## Goal of the exercise
Give back an exact copy of the lines from the start of the material through the line bearing "return points, faces". Include both ends and nothing else.

## Information provided
=-=-=

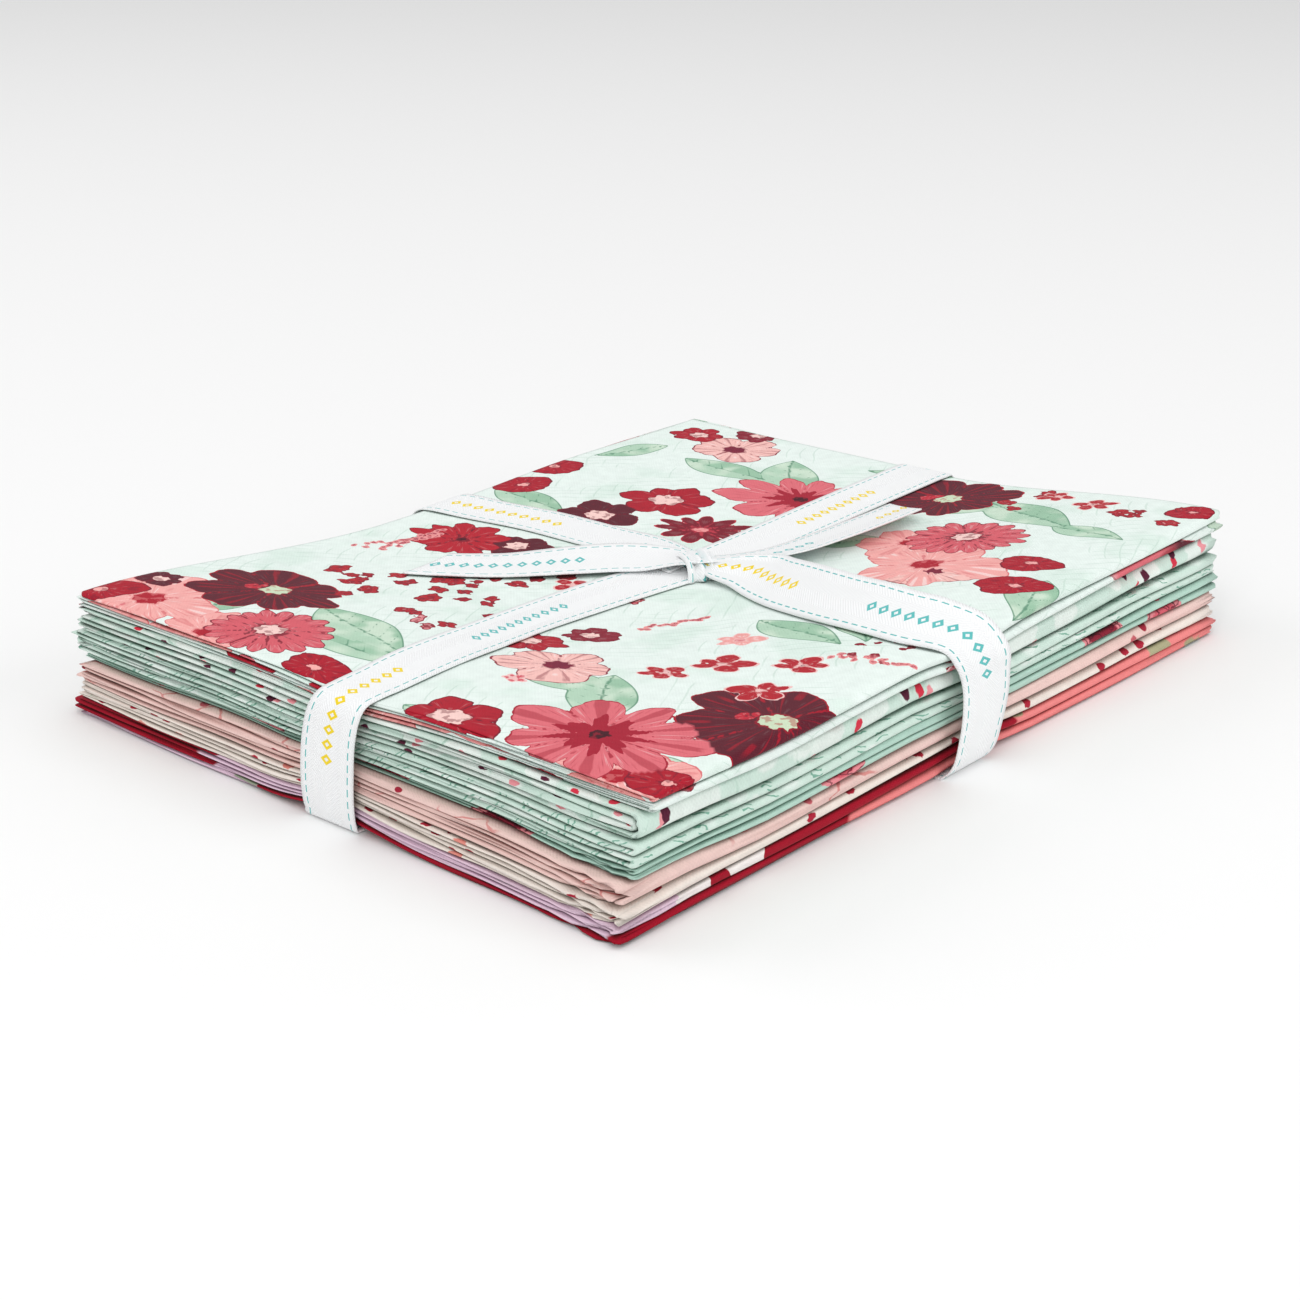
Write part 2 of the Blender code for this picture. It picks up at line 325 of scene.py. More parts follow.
def sheet_grid(u_lines, v_lines, fine_u=0.0, fine_v=0.0, step=0.002):
    """Flat points and faces of a sheet. The corner up to fine_u and fine_v is divided more finely, and the
    faces along its border take its extra points, so that the sheet stays whole."""
    fu, ustarts = refine(u_lines, fine_u, step)
    fv, vstarts = refine(v_lines, fine_v, step)
    nu, nv, ku, kv = len(u_lines), len(v_lines), len(ustarts) - 1, len(vstarts) - 1
    fine = np.arange(len(fu) * len(fv)).reshape(len(fu), len(fv))
    grid = np.full((nu, nv), -1)
    grid[:ku + 1, :kv + 1] = fine[np.ix_(ustarts, vstarts)]
    free = grid < 0
    grid[free] = fine.size + np.arange(free.sum())
    points = np.zeros((fine.size + free.sum(), 2))
    points[:fine.size] = np.stack(np.meshgrid(fu, fv, indexing="ij"), -1).reshape(-1, 2)
    points[fine.size:] = np.stack(np.meshgrid(u_lines, v_lines, indexing="ij"), -1)[free]
    faces = np.stack([fine[:-1, :-1], fine[1:, :-1], fine[1:, 1:], fine[:-1, 1:]], -1).reshape(-1, 4).tolist()
    for i in range(nu - 1):
        for j in range(nv - 1):
            if i < ku and j < kv:
                continue
            bottom = [grid[i, j], grid[i + 1, j]]
            left = [grid[i, j + 1], grid[i, j]]
            if j == kv and i < ku:
                bottom = list(fine[ustarts[i]:ustarts[i + 1] + 1, -1])
            if i == ku and j < kv:
                left = list(fine[-1, vstarts[j]:vstarts[j + 1] + 1])[::-1]
            faces.append([int(n) for n in bottom + [grid[i + 1, j + 1]] + left[:-1]])
    return points, faces


def make_sheet(name, positions, faces, flat, thickness, material):
    """A piece of cloth with its flat places as its texture map, given its thickness and shaded smooth."""
    mesh = bpy.data.meshes.new(name)
    mesh.from_pydata(positions.tolist(), [], faces)
    corner = np.zeros(len(mesh.loops), np.int32)
    mesh.loops.foreach_get("vertex_index", corner)
    layer = mesh.uv_layers.new(name="flat")
    layer.data.foreach_set("uv", flat[corner].astype(np.float32).ravel())
    mesh.materials.append(material)
    mesh.shade_smooth()
    piece = bpy.data.objects.new(name, mesh)
    bpy.context.scene.collection.objects.link(piece)
    solid = piece.modifiers.new("thickness", "SOLIDIFY")
    solid.thickness = thickness
    solid.offset = 0
    return piece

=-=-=

## Written response
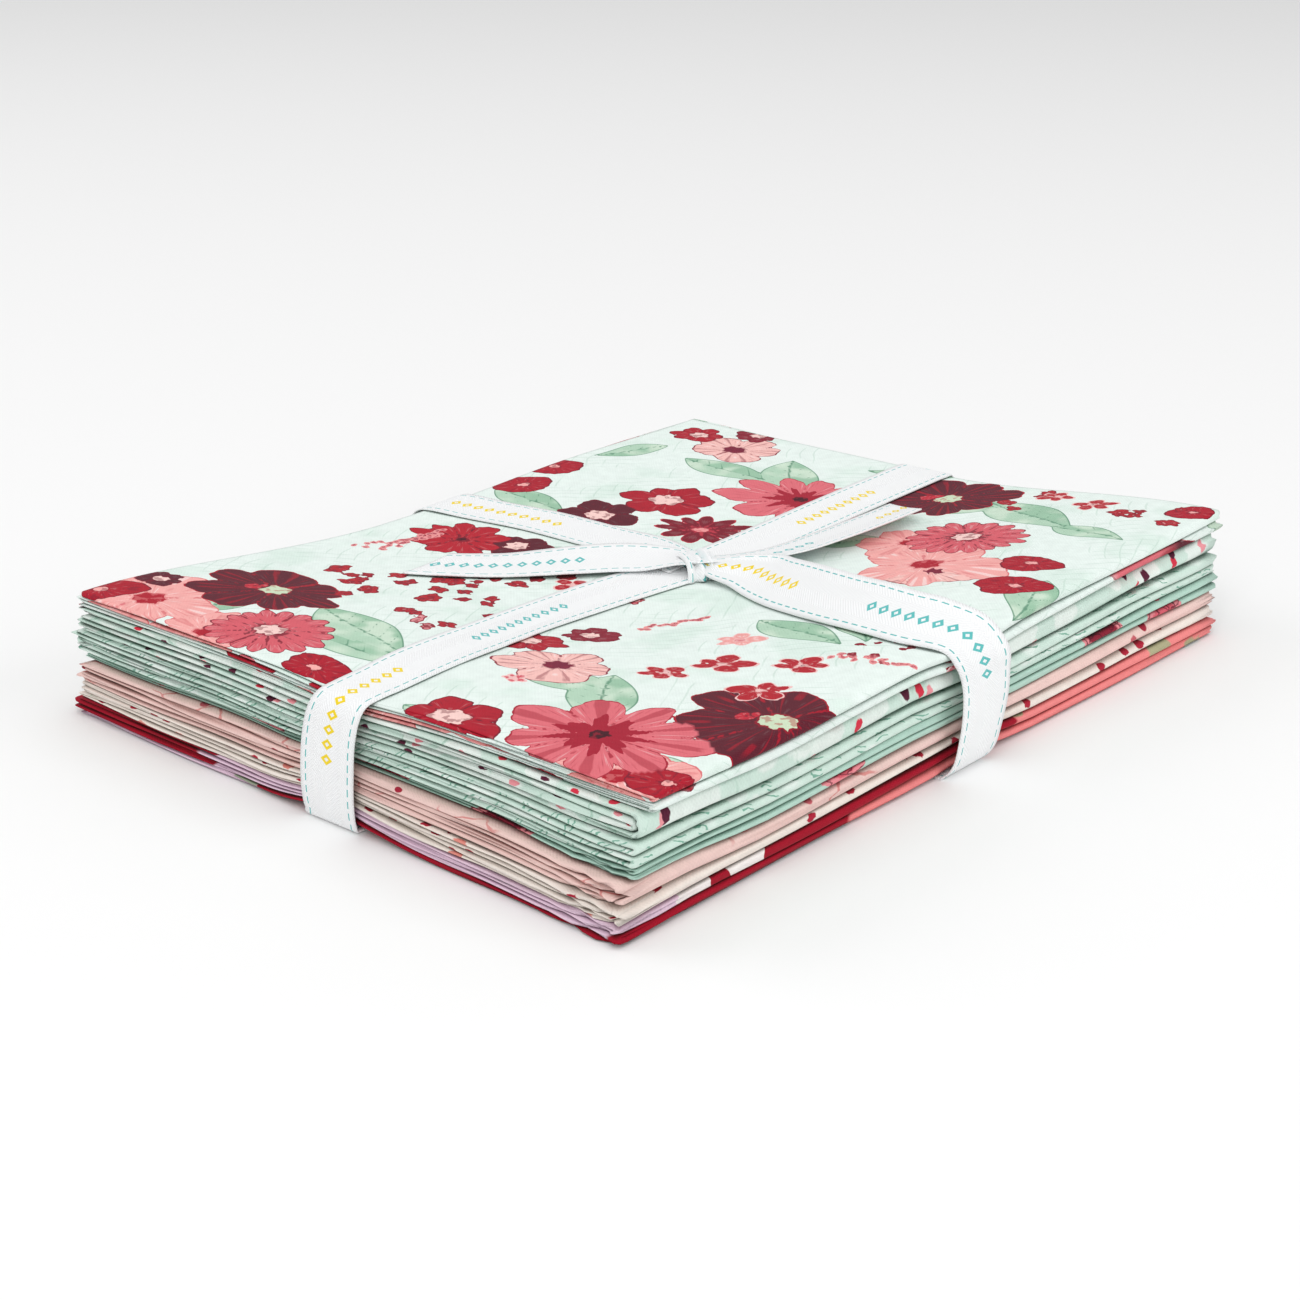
Write part 2 of the Blender code for this picture. It picks up at line 325 of scene.py. More parts follow.
def sheet_grid(u_lines, v_lines, fine_u=0.0, fine_v=0.0, step=0.002):
    """Flat points and faces of a sheet. The corner up to fine_u and fine_v is divided more finely, and the
    faces along its border take its extra points, so that the sheet stays whole."""
    fu, ustarts = refine(u_lines, fine_u, step)
    fv, vstarts = refine(v_lines, fine_v, step)
    nu, nv, ku, kv = len(u_lines), len(v_lines), len(ustarts) - 1, len(vstarts) - 1
    fine = np.arange(len(fu) * len(fv)).reshape(len(fu), len(fv))
    grid = np.full((nu, nv), -1)
    grid[:ku + 1, :kv + 1] = fine[np.ix_(ustarts, vstarts)]
    free = grid < 0
    grid[free] = fine.size + np.arange(free.sum())
    points = np.zeros((fine.size + free.sum(), 2))
    points[:fine.size] = np.stack(np.meshgrid(fu, fv, indexing="ij"), -1).reshape(-1, 2)
    points[fine.size:] = np.stack(np.meshgrid(u_lines, v_lines, indexing="ij"), -1)[free]
    faces = np.stack([fine[:-1, :-1], fine[1:, :-1], fine[1:, 1:], fine[:-1, 1:]], -1).reshape(-1, 4).tolist()
    for i in range(nu - 1):
        for j in range(nv - 1):
            if i < ku and j < kv:
                continue
            bottom = [grid[i, j], grid[i + 1, j]]
            left = [grid[i, j + 1], grid[i, j]]
            if j == kv and i < ku:
                bottom = list(fine[ustarts[i]:ustarts[i + 1] + 1, -1])
            if i == ku and j < kv:
                left = list(fine[-1, vstarts[j]:vstarts[j + 1] + 1])[::-1]
            faces.append([int(n) for n in bottom + [grid[i + 1, j + 1]] + left[:-1]])
    return points, faces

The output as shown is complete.